I’m still planning to eventually put a metal roof on, but the fall season is here and I don’t think the underlayment I installed will last through the whole winter. I’m going to put on some inexpensive roll roofing which ought to last me for at least 5 years. That’s plenty of time to finish the rest of the project and then I can worry about installing a nicer roof. Speaking of which, after searching all over the country for a supplier for Metal Sales Image II vertical seam roof panels I discovered this weekend that Hills Flat Lumber can order them for me. They even have a display in the back hallway of the store!
I won’t be going with the blue color shown here, I was thinking that Forest Green or Sierra Green would look nicer. I’m happy that I’ve found a local vendor though.
We had a lot of trouble on Monday getting work done. A couple of hours into the morning my ten year old old cheap air compressor stalled and then died. We took a trip into town to get lunch and also picked up a nice new oil lubricated unit at Tractor Supply. It should last me for a long time.
The only hitch was that it turned out my generator doesn’t put out enough amps to get the compressor motor up to full speed. We borrowed power from my next door neighbor 150 feet or so down the hill, but I don’t want to have to impose on him every time I need to get any work done. I’m going to try using a smaller motor pulley on the compressor to reduce the starting load. The pump will run slower but it should still pump air okay.

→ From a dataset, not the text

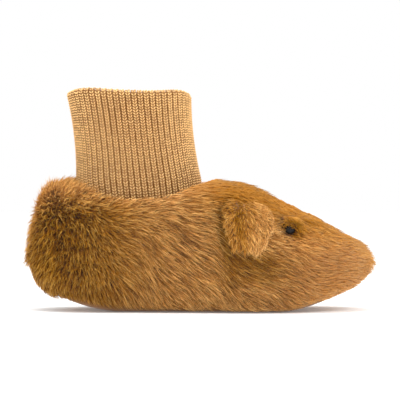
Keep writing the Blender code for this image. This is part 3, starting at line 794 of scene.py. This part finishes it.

I haven’t had much to say recently, I’ve been really busy at work and the extracurricular projects have been on hold. They’re still there though, waiting for me to find a bit of free time.
Since I got the waterproofing on the barn I haven’t been back up there to do any work on it. It’s hanging in there just fine, although I discovered a wasp nest on my pickup truck which made for a bit of excitement. I knocked it off and drive down to the local coin wash to clean the beast, and it came out looking nice and shiny.
No photos of the truck, but here’s the barn with some Spring tree leaves.
I’ve also found a bit of time to start working on the condo again, which has been empty for about 6 months now. Once I finally finish up and get that place generating some revenue it’s going to feel like Christmas! I’m going to put a second coat of paint on the cabinet doors and frames this evening and they should look okay.
I finished the house wrap this weekend. With that on the walls and the Grace Ice & Water Shield on the roof, the barn is pretty well equipped to keep out the rain. I can comfortably work on San Jose projects for a while now without feeling as though I need to hurry it up trying to get the barn closed in.
You might have noticed that I always take sort of gloomy-looking pictures of the barn, either on the shady side or just after sundown. It’s not that I live north of the arctic circle or something, it’s just that the details are more easily visible. I do have plenty of dappled sunshine available which is very pretty in person even if it doesn’t photograph so clearly. Also I’ve usually accomplished more by the end of the day than I have at the beginning.
I started getting house wrap installed on the barn today. It’s “all dressed up”, as my friend ‘Rin said.
Even though it’s not finished yet, the lower band will help keep the plywood dry if it ever rains again in California. There is a lot of splash-back when the rain drips off of the eaves and splashes on the ground.
It really feels as though the project is making progress, seeing the plywood getting covered up. I’m excited! 🙂
Not a whole lot of progress this weekend. I only spent one day on the barn, and I didn’t do any carpentry at all. Instead I painted all of my fascia boards while they are still on the ground so that I won’t have to do it up on a ladder.
It’s interesting how this color appears on different surfaces. The gray appearance on the trim boards themselves is more like what I was expecting, the sort of antique white color of the drips on the paint can was kind of a surprise.
I painted all six sides of the fiber cement trim, and I put a second coat on what will be the exposed face. I’ll still need to touch up the nails and any scuff marks, but that will be easier to do than painting the whole surface after installation. I’m going to order my siding pre-finished so that I won’t have to paint it all.
I also picked up a couple of rolls of Tyvek house wrap on Saturday while I was getting lunch. I may be able to install that next weekend.
I built the skylight curbs and finished up the roof underlayment this weekend. None too soon it seems, as there’s finally a forecast for some rain in California later in the week.
I’ve started installing roof underlayment on the barn. This isn’t the permanent roof, but it should shed water pretty well in case it rains. It’s approved by the manufacturer for use as a temporary roof for 120 days. I kind of hope it rains, otherwise California will be in for the biggest drought since the seventies.
Although it’s difficult to see clearly in the picture, there are now fascia boards on the eaves. I’ll be ready to install some roofing pretty soon, if I can solve the problem of how exactly to get the material from the fabricator in Woodland out to my building site in Grass Valley. Lacking a forklift I’m not sure if I will be able to unload the material if they truck it to me.
I took Monday off this week to have the county guy come out for a required building inspection. He passed my roof and wall sheathing and the seismic strapping, so I can go ahead with getting the roof and siding installed. My roof underlayment should arrive at the Auburn Home Depot store for me to pick up by Thursday.
I added fascia blocking to three of the four eaves, with one left to do. Normally I would let the roof sheathing run long to cover a continuous fascia board so that I wouldn’t need to cut all those little blocks of wood, but my structural engineer drew it this way so that’s how I built it. The roof looks a lot more substantial with a solid edge.
I finished up the barn framing this weekend! It has been looking more or less complete for a few weeks now, but there was a big list of things to finish up. Most of the items didn’t have much of a visual impact. I finally crossed the last thing off the list on Sunday evening and I’m ready for the building inspector!
I’ll need to take a weekday off of work to meet them on site.